RECORDS FOR THE EXERCISE:
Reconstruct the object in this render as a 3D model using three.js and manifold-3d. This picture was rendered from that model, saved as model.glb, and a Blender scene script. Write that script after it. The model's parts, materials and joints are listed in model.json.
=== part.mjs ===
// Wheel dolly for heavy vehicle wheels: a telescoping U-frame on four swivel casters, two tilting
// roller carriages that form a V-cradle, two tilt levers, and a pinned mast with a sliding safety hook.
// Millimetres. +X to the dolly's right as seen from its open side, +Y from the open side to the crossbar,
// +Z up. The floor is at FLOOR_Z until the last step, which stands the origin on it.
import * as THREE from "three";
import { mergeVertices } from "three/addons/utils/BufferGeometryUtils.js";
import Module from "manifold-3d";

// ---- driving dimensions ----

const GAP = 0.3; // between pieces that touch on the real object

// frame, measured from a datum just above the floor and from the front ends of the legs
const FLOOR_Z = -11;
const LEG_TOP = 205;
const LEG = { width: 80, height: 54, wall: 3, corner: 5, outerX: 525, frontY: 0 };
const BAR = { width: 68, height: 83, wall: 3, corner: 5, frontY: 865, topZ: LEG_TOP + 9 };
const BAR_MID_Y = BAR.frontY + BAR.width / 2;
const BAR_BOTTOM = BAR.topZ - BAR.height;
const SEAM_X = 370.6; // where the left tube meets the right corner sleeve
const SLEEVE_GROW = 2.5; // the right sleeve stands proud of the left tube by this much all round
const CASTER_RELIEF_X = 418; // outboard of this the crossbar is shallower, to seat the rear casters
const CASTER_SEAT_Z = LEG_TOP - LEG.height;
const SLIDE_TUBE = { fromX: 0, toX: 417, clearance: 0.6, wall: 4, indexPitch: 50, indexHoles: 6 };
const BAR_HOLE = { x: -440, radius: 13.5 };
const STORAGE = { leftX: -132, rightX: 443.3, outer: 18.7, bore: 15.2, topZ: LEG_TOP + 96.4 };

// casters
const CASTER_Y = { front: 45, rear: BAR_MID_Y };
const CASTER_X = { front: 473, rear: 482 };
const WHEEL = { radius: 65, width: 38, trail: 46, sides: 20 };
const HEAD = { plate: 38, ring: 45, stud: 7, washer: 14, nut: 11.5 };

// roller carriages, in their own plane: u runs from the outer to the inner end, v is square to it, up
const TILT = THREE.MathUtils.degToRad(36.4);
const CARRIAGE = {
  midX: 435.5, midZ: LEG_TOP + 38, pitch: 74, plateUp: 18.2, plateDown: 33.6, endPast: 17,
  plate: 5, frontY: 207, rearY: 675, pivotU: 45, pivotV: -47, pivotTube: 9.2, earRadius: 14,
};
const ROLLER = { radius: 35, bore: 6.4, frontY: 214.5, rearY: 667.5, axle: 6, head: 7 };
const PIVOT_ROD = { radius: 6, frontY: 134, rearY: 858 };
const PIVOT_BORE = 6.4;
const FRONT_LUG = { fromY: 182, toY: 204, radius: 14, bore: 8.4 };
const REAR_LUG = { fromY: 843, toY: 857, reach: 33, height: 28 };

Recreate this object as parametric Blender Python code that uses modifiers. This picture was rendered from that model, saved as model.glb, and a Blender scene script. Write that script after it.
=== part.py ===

THE PROBLEM: Show all lines from the listing above in which "model" appears.

TASK OUTPUT:
Reconstruct the object in this render as a 3D model using three.js and manifold-3d. This picture was rendered from that model, saved as model.glb, and a Blender scene script. Write that script after it. The model's parts, materials and joints are listed in model.json.
Recreate this object as parametric Blender Python code that uses modifiers. This picture was rendered from that model, saved as model.glb, and a Blender scene script. Write that script after it.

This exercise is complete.